August 11, 2020

Friday Footnotes: KPMGers Happily Take Slashed Pay; New CPA Model Still a Go; No Rona Accounting | 5.22.20

AICPA Council supports advancement of new CPA licensure model [Journal of Accountancy] An effort to transform the CPA licensure model took a step forward Wednesday when the AICPA governing Council voted to support its advancement during its virtual spring meeting. Council voted to support the CPA Evolution initiative, which is being undertaken by the AICPA and the National Association of State Boards of Accountancy (NASBA) to ensure that the CPA credential will continue to reflect the rapidly changing skills and competencies that accounting professionals need today and will need in the future. If NASBA’s board of directors votes to support the initiative at its virtual meeting this summer, the new model will become the framework for CPA licensure in the future.

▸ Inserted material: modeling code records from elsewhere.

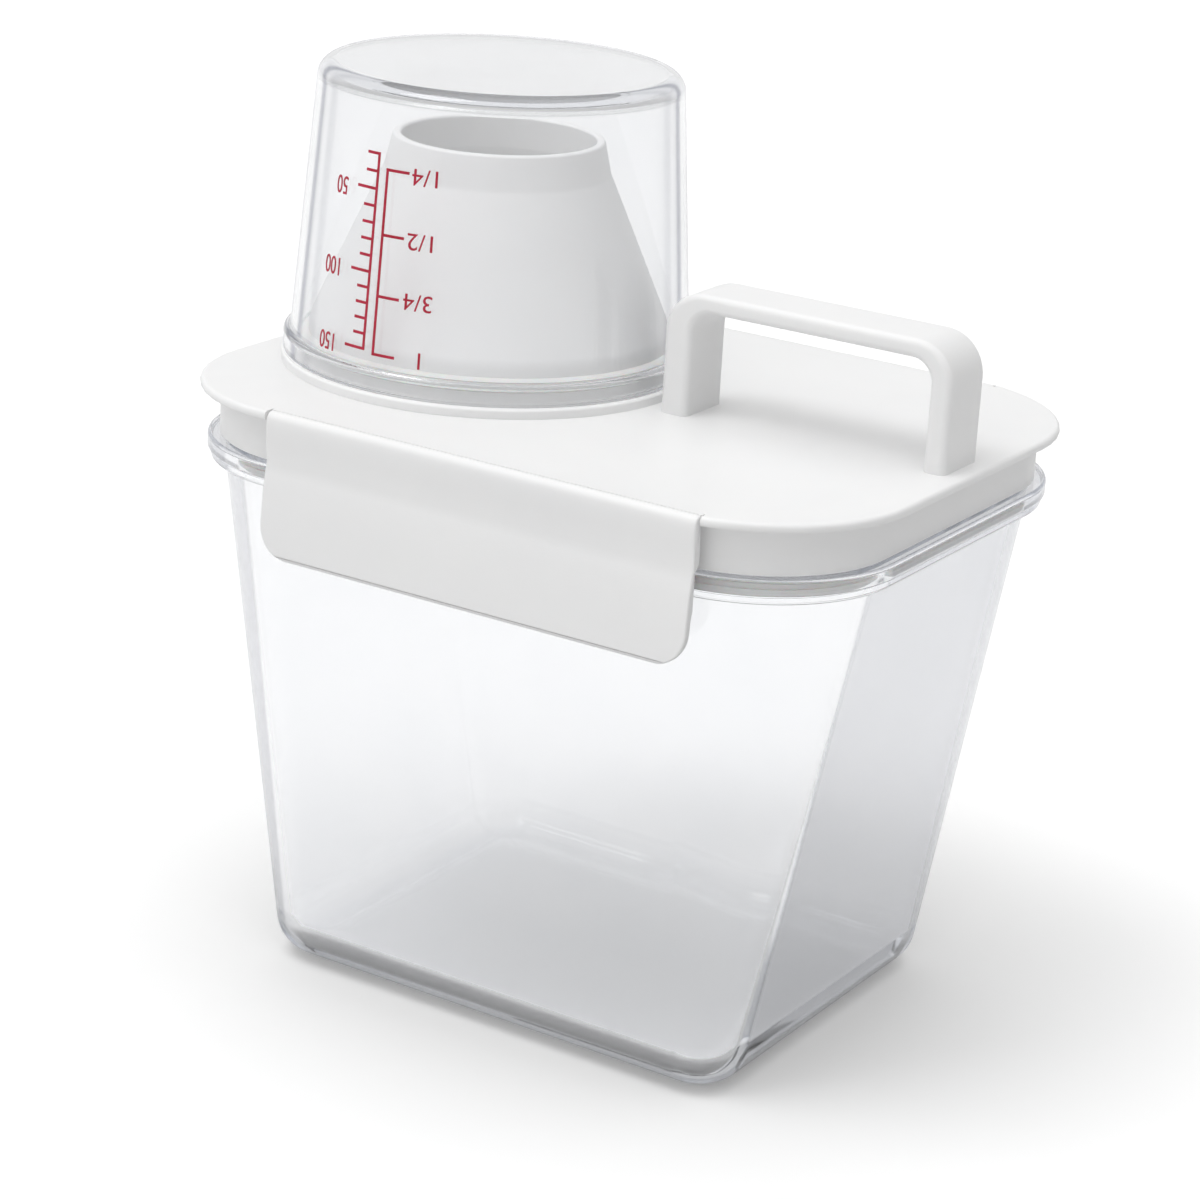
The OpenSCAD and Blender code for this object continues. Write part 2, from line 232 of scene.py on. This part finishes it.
def loft(name, rows, *finish, ends):
    """Faces between loops of points; the two end loops are closed by a fan or a polygon.

    finish is a new piece's material, body, slot (which is not used) and the node that it replaces.
    """
    count = len(rows[0])
    verts = [tuple(p) for row in rows for p in row]
    faces = []
    for i in range(len(rows) - 1):
        for k in range(count):
            n = (k + 1) % count
            j = i + 1
            faces.append((i * count + k, i * count + n, j * count + n, j * count + k))
    for i in (0, len(rows) - 1):
        if ends == "fan":
            verts.append(tuple(np.mean(rows[i], axis=0)))
            middle = len(verts) - 1
            for k in range(count):
                faces.append((i * count + k, i * count + (k + 1) % count, middle))
        else:
            faces.append(tuple(range(i * count, (i + 1) * count)))
    return mesh_object(name, verts, faces, *finish)


# ---------------------------------------------------------------- materials

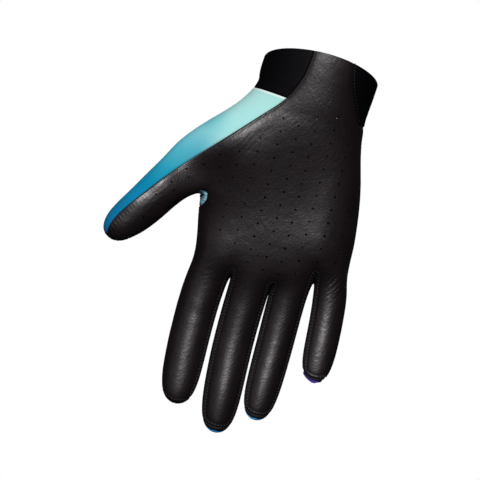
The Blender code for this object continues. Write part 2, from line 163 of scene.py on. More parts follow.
THUMB_RINGS = (
    # name, outer_x, outer_z, inner_x, inner_z, seam, thickness, forward
    ("root", -0.848, -0.430, -0.620, -0.485, 0.32, 0.48, 0.24),
    ("joint", -0.928, -0.502, -0.700, -0.550, 0.22, 0.46, 0.28),
    ("pad", -1.020, -0.575, -0.785, -0.607, 0.17, 0.42, 0.33),
    ("tip", -1.032, -0.624, -0.880, -0.648, 0.17, 0.28, 0.37),
)
THUMB_CAP = (-0.965, -0.663, 0.38)
print("rings of trunk, palm, thumb and a finger:")
print(len(TRUNK_RINGS), len(PALM_RINGS) + 1, len(THUMB_RINGS), len(FINGER_RINGS))

# %% [markdown]
# ## From sizes to places
# A ring is a closed row of points. Round the wrist it is a rounded box, which leans and narrows. Round
# a digit it is an ellipse, whose points are given by their turns, because a seam runs along some of
# them. The functions below turn a row of sizes into such points, always in the same order: along the
# palm side from left to right, the right edge, back along the other side, and the left edge.


# %% Places of the rings
def mix(first, last, share):
    return first + (last - first) * share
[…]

Virus accounting maneuvers criticized by European authorities [Accounting Today] Europe’s top markets watchdog is warning companies against getting creative with financial statements that obscure the effect of the coronavirus pandemic on their bottom line. In guidance ahead of companies’ half-year results, the European Securities and Markets Authority said on Wednesday that firms shouldn’t separate the impact of the virus from overall profits and losses.

AICPA Says Treasury and SBA PPP Loan Forgiveness Application Leaves Many Questions [CPA Practice Advisor] The Treasury Department and Small Business Administration have released a loan forgiveness application form for the CARES Act’s Paycheck Protection Program (PPP), which had been urgently sought by CPA firms and their small business clients in recent weeks. The document and related instructions partially address some outstanding issues but leave others unaddressed and, more importantly, still do not provide enough flexibility for those who receive funds, according to the American Institute of CPAs.

FASB Delays New Accounting Rules for Some Private Companies, Nonprofits [Wall Street Journal] The Financial Accounting Standards Board extended the implementation period for new accounting rules on revenue recognition and leases for certain companies to give them more time to address the impact of the coronavirus pandemic. To carry out accounting changes, private companies often rely on technology investments or additional staffing. The pandemic has disrupted allocations of some of those resources, FASB Chairman Russell Golden said.

IRS Trying to Fix Issue that Kicked Users Off Transcript System [Bloomberg Tax] The agency in an email alert late Thursday said it’s aware that permitted users may have lost access to the system and is working to restore that access. The agency urged users in need of immediate assistance to call the IRS. The agency didn’t return a request for additional comment.

Foreign Companies May Lose Access to U.S. Capital Markets Under Just-Passed Senate Legislation [JD Supra] A recently passed Senate bill would eliminate the ability of a company to access U.S. investors through the public capital markets if the company uses an auditor in a foreign jurisdiction that does not permit inspection by U.S. regulators. Under the bill, public companies that are based in or have affiliates in China, France or Belgium could be banned from having their stock and bonds traded within the U.S.

Porthcawl accountant who wrote guide to beating taxman sentenced for fraud [BBC] Former taxman Martyn Arthur claimed he “knew the system inside out” – but was arrested for cheating HM Revenue and Customs. Arthur, 68, wrote The Taxpayer Strikes Back about how to “stand up to” HMRC after leaving it to go into private accountancy. Judge Michael Fitton told Arthur he had “destroyed” his reputation. “You are now professionally worthless,” he said.

99% of KPMG’s employees accept 20% voluntary pay cut [Consultancy.com.au] Nearly all of KPMG’s staff in Australia have accepted a controversial temporary measure – earning 20% less while working the same number of hours – in a move that is designed at softening the Covid-19 hit and safeguarding employment at the accounting and consulting giant.

New AICPA Chair: Accountants’ Experience Needed Now More Than Ever [AICPA] Tracey Golden, CPA, CGMA, an audit partner with Deloitte, was elected on May 20 as the new chair of the AICPA. Her one-year term will begin on June 1. She will also serve as chair of the Association of International Certified Professional Accountants. Golden spent the past year as vice chair of the AICPA and has held several other volunteer leadership positions within the organization. [And she’s also married to outgoing FASB Chairman Russell Golden.]